--- start ---

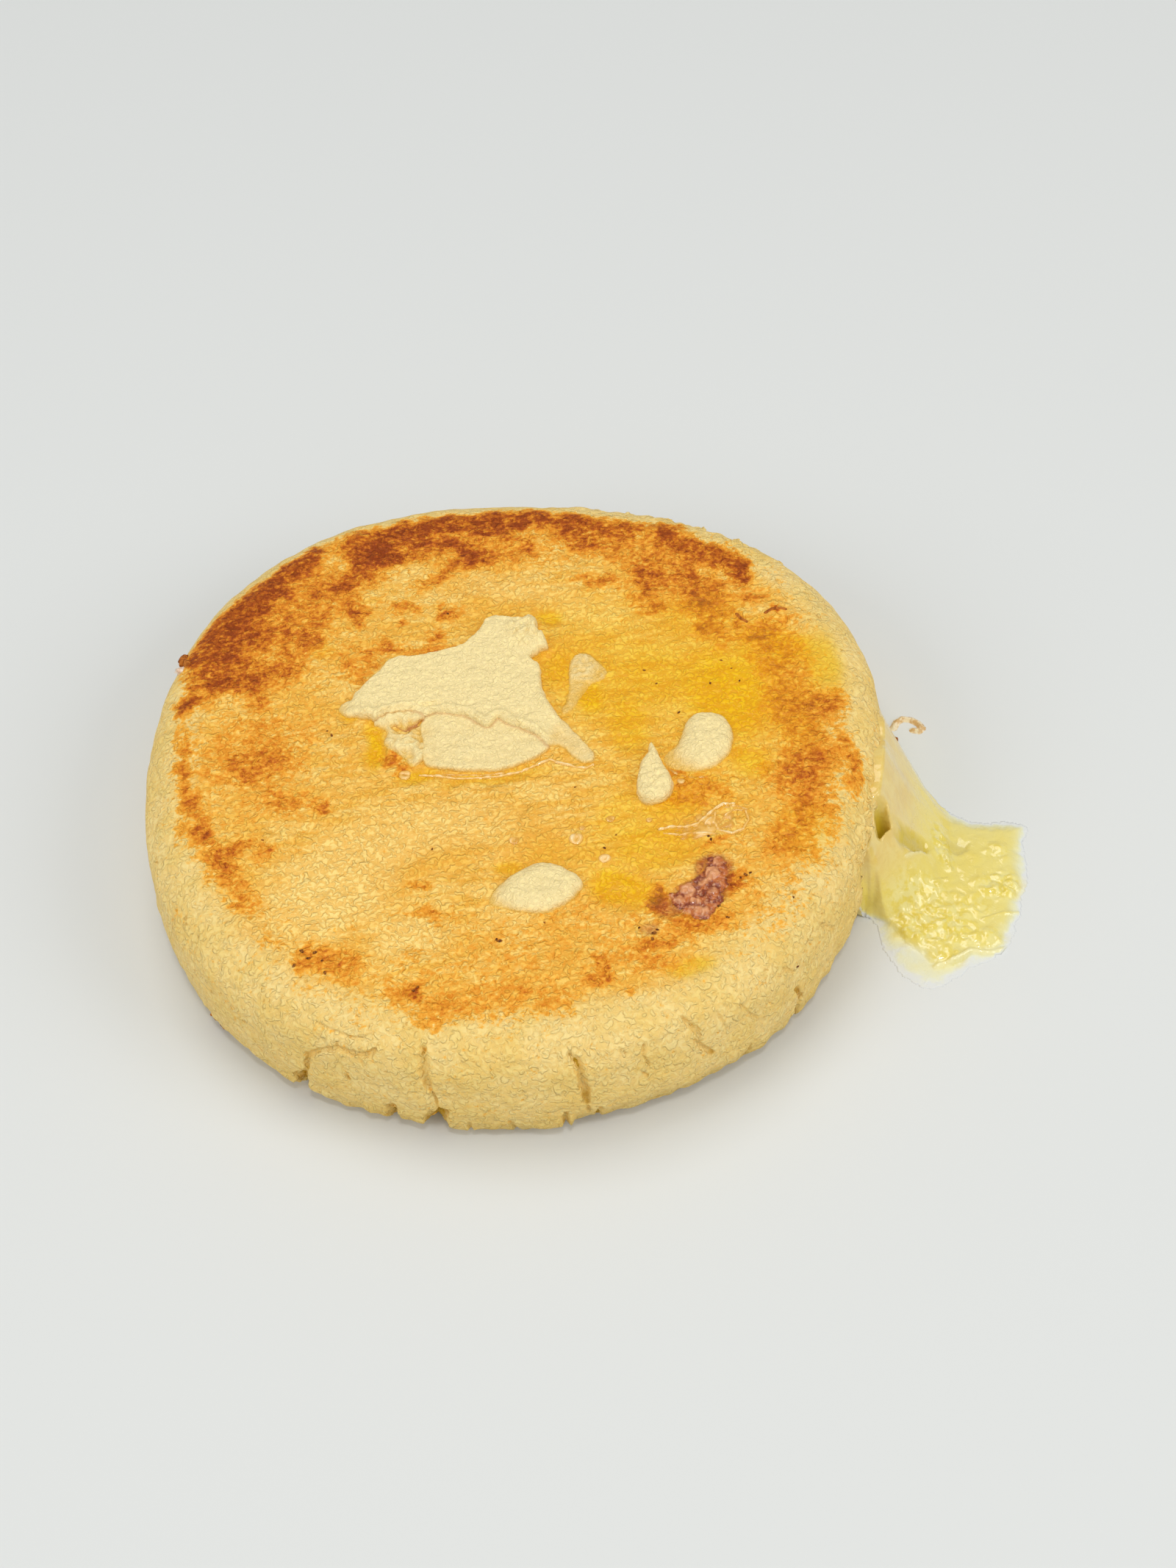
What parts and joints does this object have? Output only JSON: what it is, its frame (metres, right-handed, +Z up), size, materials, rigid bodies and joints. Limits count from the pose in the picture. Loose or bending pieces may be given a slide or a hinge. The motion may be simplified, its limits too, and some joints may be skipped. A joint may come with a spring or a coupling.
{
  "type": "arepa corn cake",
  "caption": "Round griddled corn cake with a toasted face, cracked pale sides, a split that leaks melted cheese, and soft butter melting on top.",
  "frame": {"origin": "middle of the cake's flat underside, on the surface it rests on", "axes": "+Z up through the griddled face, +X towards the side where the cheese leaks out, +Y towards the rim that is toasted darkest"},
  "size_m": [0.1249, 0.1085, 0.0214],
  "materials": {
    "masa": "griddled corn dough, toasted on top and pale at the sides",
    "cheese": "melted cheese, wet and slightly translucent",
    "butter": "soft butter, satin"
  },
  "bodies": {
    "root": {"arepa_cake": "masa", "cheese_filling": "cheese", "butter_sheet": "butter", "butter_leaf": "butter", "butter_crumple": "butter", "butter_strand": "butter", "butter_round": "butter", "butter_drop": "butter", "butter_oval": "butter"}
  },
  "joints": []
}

--- end ---

Copy the material above back out, exactly as written.

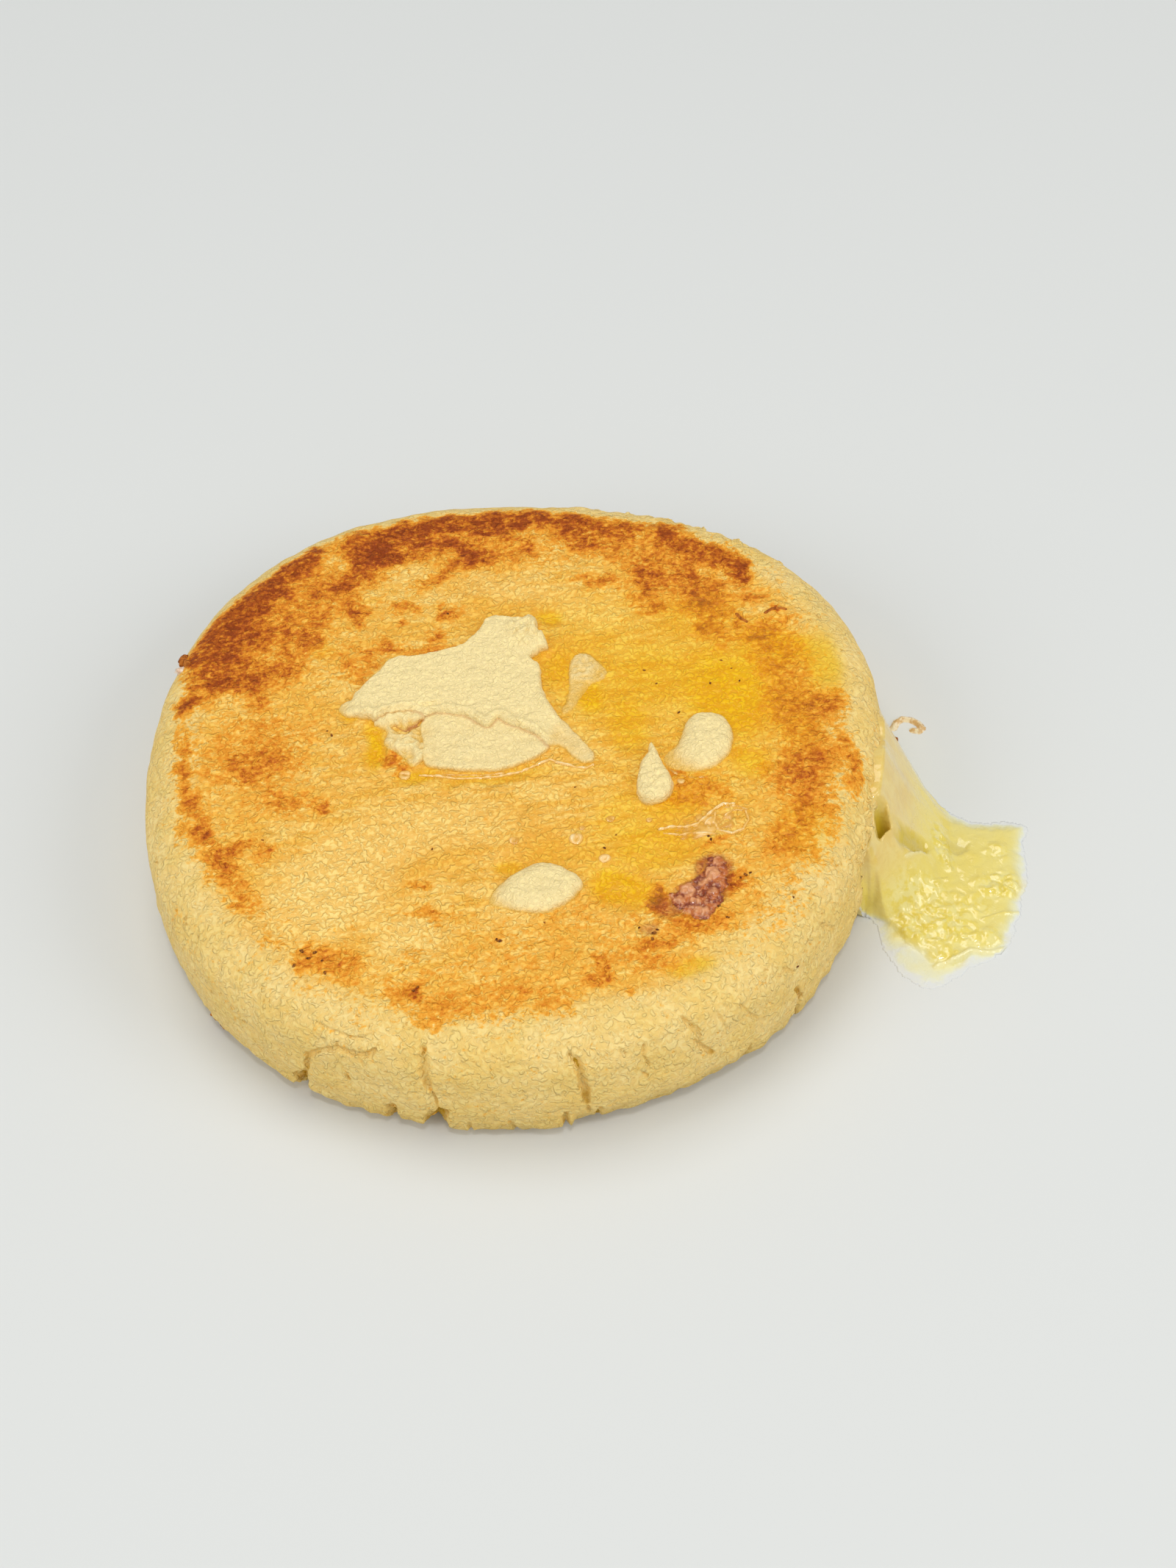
What parts and joints does this object have? Output only JSON: what it is, its frame (metres, right-handed, +Z up), size, materials, rigid bodies and joints. Limits count from the pose in the picture. Loose or bending pieces may be given a slide or a hinge. The motion may be simplified, its limits too, and some joints may be skipped. A joint may come with a spring or a coupling.
{
  "type": "arepa corn cake",
  "caption": "Round griddled corn cake with a toasted face, cracked pale sides, a split that leaks melted cheese, and soft butter melting on top.",
  "frame": {"origin": "middle of the cake's flat underside, on the surface it rests on", "axes": "+Z up through the griddled face, +X towards the side where the cheese leaks out, +Y towards the rim that is toasted darkest"},
  "size_m": [0.1249, 0.1085, 0.0214],
  "materials": {
    "masa": "griddled corn dough, toasted on top and pale at the sides",
    "cheese": "melted cheese, wet and slightly translucent",
    "butter": "soft butter, satin"
  },
  "bodies": {
    "root": {"arepa_cake": "masa", "cheese_filling": "cheese", "butter_sheet": "butter", "butter_leaf": "butter", "butter_crumple": "butter", "butter_strand": "butter", "butter_round": "butter", "butter_drop": "butter", "butter_oval": "butter"}
  },
  "joints": []
}